Secretary Rumsfeld famously divided knowledge about the future into three categories. There are the known knowns: the facts we are certain about. Then there are the known unknowns: threats on the horizon that we have some awareness of though we don’t know when and where exactly they will strike. Then there are the black swans or “unknown unknowns,” the threats that can come out of nowhere. Some commentators have also added to Rumsfeld’s approach by observing that there are also “unknown knowns,” things that we might think we know that are actually false. Regardless of your politics or what you think about the Iraq war, the Rumsfeld’s framework is very helpful for thinking about risk.

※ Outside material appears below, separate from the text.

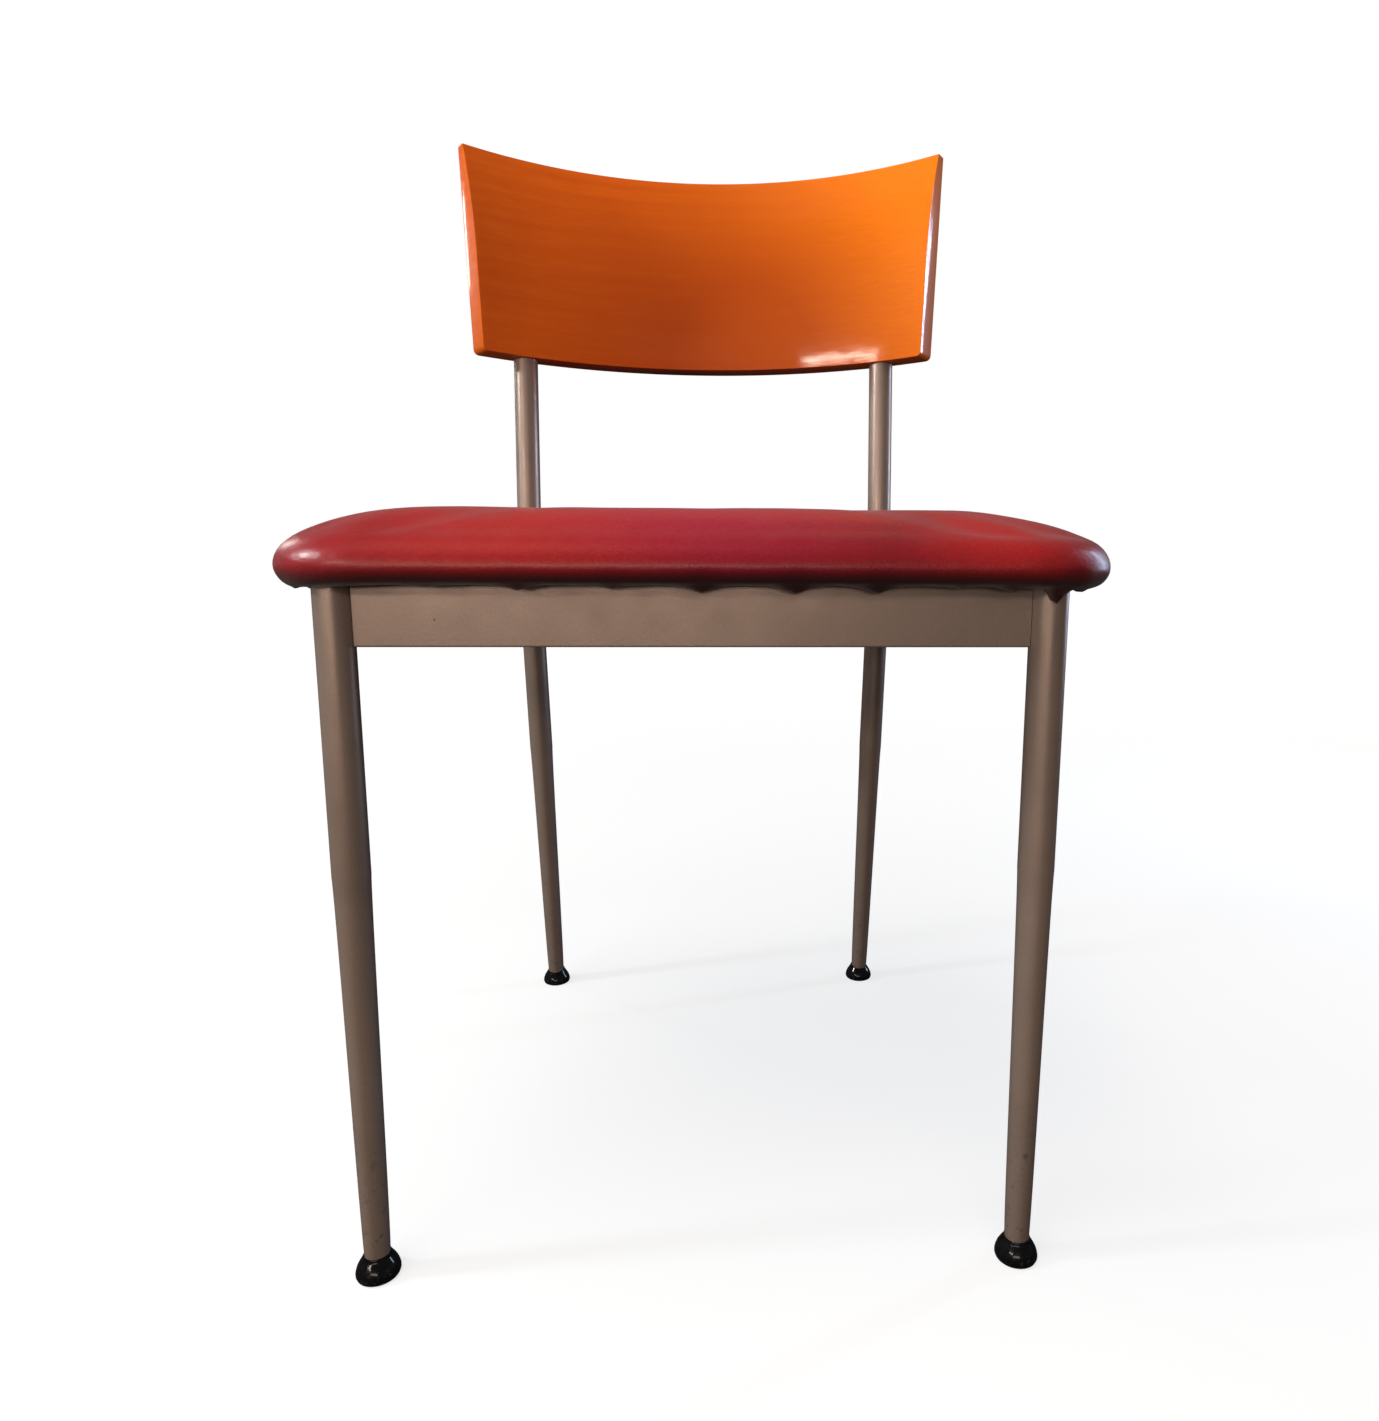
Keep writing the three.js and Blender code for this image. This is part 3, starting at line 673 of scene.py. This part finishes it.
# backrest: a bent board, thinner towards its top edge
back = {
    "bottom": 600 * mm,
    "middleY": 174.55 * mm,        # of the board's middle layer, over the uprights
    "uprightAcross": 158.7 * mm,
    "lean": 0.045,
    "radius": 330 * mm,
    "overrun": 0.05,        # how far past each end the board is bent before it is trimmed, in radians
    "height": 166.5 * mm,
    "bottomHalf": 194 * mm,
    "topHalf": 200 * mm,
    "thickness": 22 * mm,
    "topThickness": 9.5 * mm,
    "taperStart": 0.45,
    "cornerRound": 4 * mm,
    "edgeRound": 1.6 * mm,
    "steps": 72,
    "frontRows": 14,
    "cornerCuts": (15, 45, 75),
}


def makeBackrest():
    upward = Vector((0, math.sin(back["lean"]), math.cos(back["lean"])))
    forward = Vector((0, -math.cos(back["lean"]), math.sin(back["lean"])))
    radius, half = back["radius"], back["thickness"] / 2
    centre = Vector((0, back["middleY"], back["bottom"]))
    centre += forward * math.sqrt(radius**2 - back["uprightAcross"] ** 2)
    reach = math.asin(back["topHalf"] / radius) + back["overrun"]
    toStart = Quaternion(upward, -reach)
    profile = [(-half, 0.0), (half, 0.0)]        # ahead of the middle layer, up the board
    for row in range(back["frontRows"] + 1):
        share = row / back["frontRows"]
        rise = back["taperStart"] + (1 - back["taperStart"]) * share
        thickness = back["thickness"] + (back["topThickness"] - back["thickness"]) * share**2
        profile.append((thickness - half, rise * back["height"]))
    profile.append((-half, back["height"]))
    bpy.ops.mesh.primitive_circle_add(vertices=len(profile), radius=0.1)
    board = bpy.context.object
    for corner, (ahead, rise) in zip(board.data.vertices, profile):
        corner.co = centre + toStart @ (forward * (ahead - radius) + upward * rise)
    startEditing(board, action="SELECT")
    bpy.ops.mesh.spin(steps=back["steps"], angle=-2 * reach, center=centre, axis=upward)
    for side in (-1, 1):
        trimEnd(side, centre, upward, forward)
    stopEditing()
    makeActive(board)
    startEditing(board, action="SELECT")
    bpy.ops.mesh.remove_doubles(threshold=0.00002)
    bpy.ops.mesh.normals_make_consistent(inside=False)
    stopEditing()
    useModifier(
        board, "BEVEL", width=back["edgeRound"], segments=4, limit_method="ANGLE",
        angle_limit=math.radians(40), harden_normals=False,
    )
    return finishPiece(board, "back_board", backWood, ["backrest"], 32)


def trimEnd(side, centre, upward, forward):        # cuts one end and rounds its lower corner
    radius = back["radius"]

    def edgePoint(halfWidth, rise):
        drop = math.sqrt(radius**2 - halfWidth**2)
        return centre + Vector((side * halfWidth, 0, 0)) - forward * drop + upward * rise

    low, high = edgePoint(back["bottomHalf"], 0), edgePoint(back["topHalf"], back["height"])
    along = (high - low).normalized()
    towardsCentre = (centre + upward * (low - centre).dot(upward) - low).normalized()
    outward = along.cross(towardsCentre).normalized()
    if outward.x * side < 0:
        outward.negate()
    cutAt(low, outward)
    rounding = back["cornerRound"]
    middle = low - outward * rounding + upward * rounding
    for degrees in back["cornerCuts"]:
        turn = math.radians(degrees)
        facing = (outward * math.cos(turn) - upward * math.sin(turn)).normalized()
        cutAt(middle + facing * rounding, facing)


def cutAt(place, facing):        # removes what lies beyond a plane and closes the cut
    bpy.ops.mesh.select_all(action="SELECT")
    bpy.ops.mesh.bisect(plane_co=place, plane_no=facing, use_fill=True, clear_outer=True)


makeBackrest()
print("backrest made")


# seat pad: leatherette over foam, wrapped round the board and stapled beneath it
seat = {
    "frontHalf": 237.5 * mm,        # half widths before the corners are rounded
    "backHalf": 204.5 * mm,
    "front": -233.7 * mm,
    "back": 155.4 * mm,
    "corner": 62 * mm,
    "low": 411.6 * mm,
    "rim": 420.6 * mm,
    "crown": 453.0 * mm,
    "offCentre": 1.4 * mm,        # the pad's edge sits this far to the right, its middle doesn't
    "shoulder": 82 * mm,
    "underRound": 15 * mm,
    "hem": 25 * mm,
    "skin": 1.2 * mm,
    "boardGap": 15.7 * mm,        # inside the outline, where the board's pocket starts
    "boardTop": 425.7 * mm,
    "pocketRings": 7,        # the last rings, which line the board's pocket
    "arcSteps": 48,
    "columns": 540,
    "simColumns": 180,
    "simVoxel": 5 * mm,
    "simSmaller": 2.2 * mm,
    "simCap": 5 * mm,
    "simPressure": 4.0,
    "simFrames": 20,
    "puckerPitch": 46 * mm,
    "puckerStray": 0.18,        # of a pitch
    "puckerDrop": (1.2, 3.4),        # millimetres
    # along the front: metres across, and the millimetres that the hem hangs down there
    "frontPuckers": [
        (-0.138, 1.0), (-0.0909, 2.4), (-0.044, 1.6), (0.0026, 3.6), (0.0514, 4.0),
        (0.0965, 3.8), (0.137, 1.2), (0.166, 2.4), (0.198, 8.0),
    ],
    "puckerWidth": 20 * mm,
    "deepDrop": 6 * mm,        # a hanging point deeper than this is narrower
    "deepWidth": 14 * mm,
    "pinchWidth": 7 * mm,
    "pinch": 0.12,        # how far the edge is drawn in for each unit of drop
    "frontSag": 1.8 * mm,        # the foam's overhanging edge droops this far under the board
    "sideSag": 3.4 * mm,
    "sideFrom": (150 * mm, 210 * mm),        # across, where the side's sag takes over
    "sagFull": 8 * mm,
    "sagFade": (10 * mm, 16 * mm),
    "lift": 0.8 * mm,        # of the hem between two hanging points
    "noLift": 3 * mm,        # the drop from which the hem isn't lifted
    "crinkle": 0.5 * mm,
    "lopsided": 0.7 * mm,        # the left shoulder stands fuller than the right
    "lopsidedFrom": (110 * mm, 190 * mm),
    # by inset in millimetres: where each of these starts, is full, begins to fade and has gone
    "bulgeBand": (3, 20, 45, 80),
    "hangBand": (7, 13, 17, 22),
    "liftBand": (4, 9, 11, 15),
    "pinchBand": (-1, 2, 6, 11),
    "crinkleBand": (4, 10, 17, 23),
    "unevenness": 0.5 * mm,
    "unevenFrom": (0, 30 * mm),        # insets, like the four below: where it starts and is full
    "offCentreUnder": (1 * mm, 14 * mm),
    "offCentreTop": (0, 70 * mm),
    "puffedFrom": (4 * mm, 26 * mm),
    "easedFrom": (18 * mm, 50 * mm),
    "seed": 11,
}
padMiddle = Vector((0, (seat["front"] + seat["back"]) / 2, 0))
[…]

This framework works for individual stocks as well as economies. I made the chart below to show how the Rumsfeld approach can help in thinking about risk in the stock selection process:

Rumsfeld 2

The goal in picking stocks using the Rumsfeld framework is to put as much information in the top two boxes as possible while minimizing what’s in the bottom two boxes. You want to know as many of the known knowns, the publicly available facts about the company as you can. You also want to learn as much as possible about the known unknowns, the threats lurking on the horizon. By adding as many things to the known unknown box as you can, you reduce the number of potential black swans. Once you think about a potential black swan, by definition it is no longer a black swan.

Similarly you want to try to recognize the “unknown knowns,” the conventional wisdom and the hype that is likely false. This box is particularly important during boom or bust periods when the nearly universally accepted opinions may be false. In the late nineties there was a great deal of hype about internet stocks that had little or no earnings. The thought was that the old rules of investing had changed and Internet stocks created an entirely new paradigm. Of course this turned out to be false. Then in the post-crash periods such as 2009, stocks seemed permanently out of favor, and no one wanted to buy them despite the fact that top quality companies were selling at a 50% discount. This apocalyptic sense also turned out to be mistaken as the market launched a six-year, nearly 200% rally.

The future is impossible to predict in any reliable or consistent way. However, I think my Rumsfeld chart is a useful tool for recognizing and minimizing as many potential risks as possible. To the really vigilant investor there should be fewer real black swans or unknown unknowns because he is always thinking about new threats on the horizon.